Find doublettes?

ric456 · May 10, 2010, 4:37am

I have a very “tree based” system of File management which just does not work anymore. So I want to try a database based approach. This seems to work rather nice but over the time a lot of double files have been accumulated in different Folders. This is most times unwanted but was sometimes necessary. I am in the process of basically mirroring the file structure and then I want to rearrange the files with tags etc…
This means I had to allow double files because I just don’t have the time right now to review hundreds of “could not import” errors.

Is it possible to find doubles after the database has been created? I have a basic Idea how this should work out and hope to get the basic transition within this week done. Then I’d like to search the doubles and depending on what and where they are, remove them or change the filing accordingly which would be easy if an intelligent Folder with all doubles could be created: Is this possible, e.g. display all files that have no unique Hash?

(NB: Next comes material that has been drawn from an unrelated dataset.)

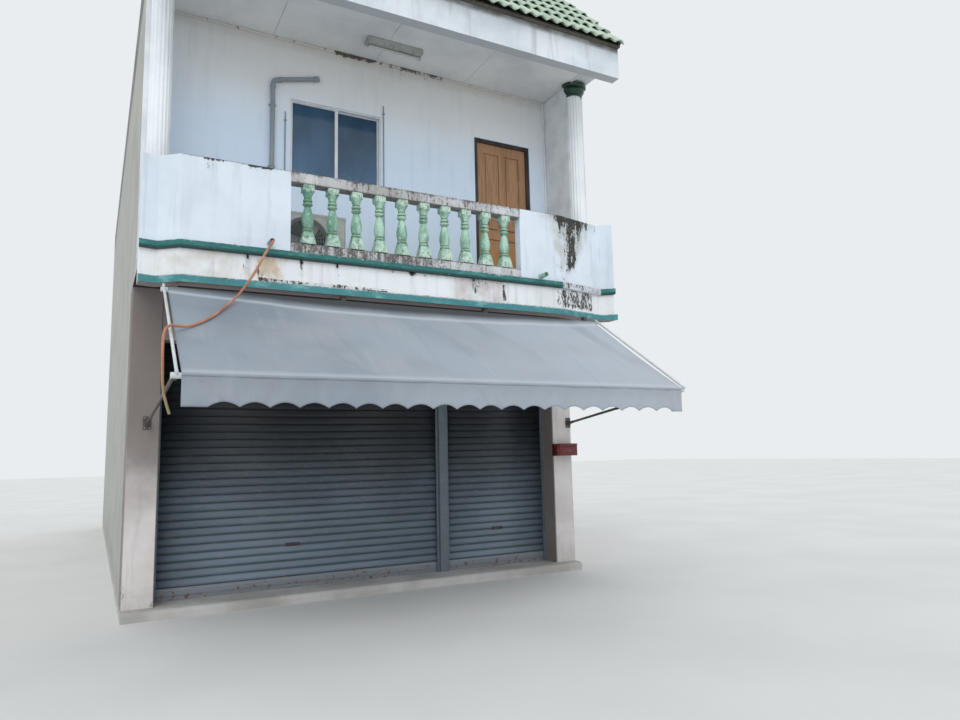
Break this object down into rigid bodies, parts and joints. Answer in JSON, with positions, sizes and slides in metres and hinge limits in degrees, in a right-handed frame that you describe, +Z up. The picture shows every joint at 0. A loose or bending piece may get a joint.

Michael_Tsai · May 10, 2010, 7:48am

There’s no built-in feature to do this, but it should be straightforward to write an AppleScript that finds such records and assigns a special tag to them so that you can easily display them.

ric456 · May 15, 2010, 11:44am

Thank you for your comment. I have read a little bit on Apple Script. Can you tell me where to find the commands that Eaglefiler understands?

“Export to CSV” shows how a record is “dissected” into its parts but I am missing how the Hash value is accessed. (This is how EagleFiler searches dupliactes right?)

I would basically iterate over all records with the Hash of the first, second etc and mark those that have the same Hash.
Or is there a getAllRecordsWithHash(X) command in FIler?

Sorry, I am a Java/C programmer

Michael_Tsai · May 16, 2010, 5:01pm

You can use the Open Dictionary command in AppleScript Editor.

Right. You’re looking for the checksum property.

Right. Here’s a script to get you started:

tell application "EagleFiler"
    tell library document 1
        set _processedIDs to {}
        set _records to library records
        repeat with _record in _records
            set _id to _record's id
            set _checksum to _record's checksum
            if _id is not in _processedIDs and _checksum is not "" then
                set _duplicates to (*every library record where its checksum is _checksum and its id is not _id*)
                copy _id to end of _processedIDs
                repeat with _duplicate in _duplicates
                    set _tagNames to _duplicate's assigned tag names
                    set _duplicate's assigned tag names to _tagNames & {"duplicate"}
                    copy _duplicate's id to end of _processedIDs
                end repeat
            end if
        end repeat
    end tell
end tell

The italicized expression is like getAllRecordsWithHashExceptSelf(X). The _processedIDs list is so that we don’t count A as a duplicate of B if we had previously found B as a duplicate of A. The check for an empty checksum is to avoid counting folders.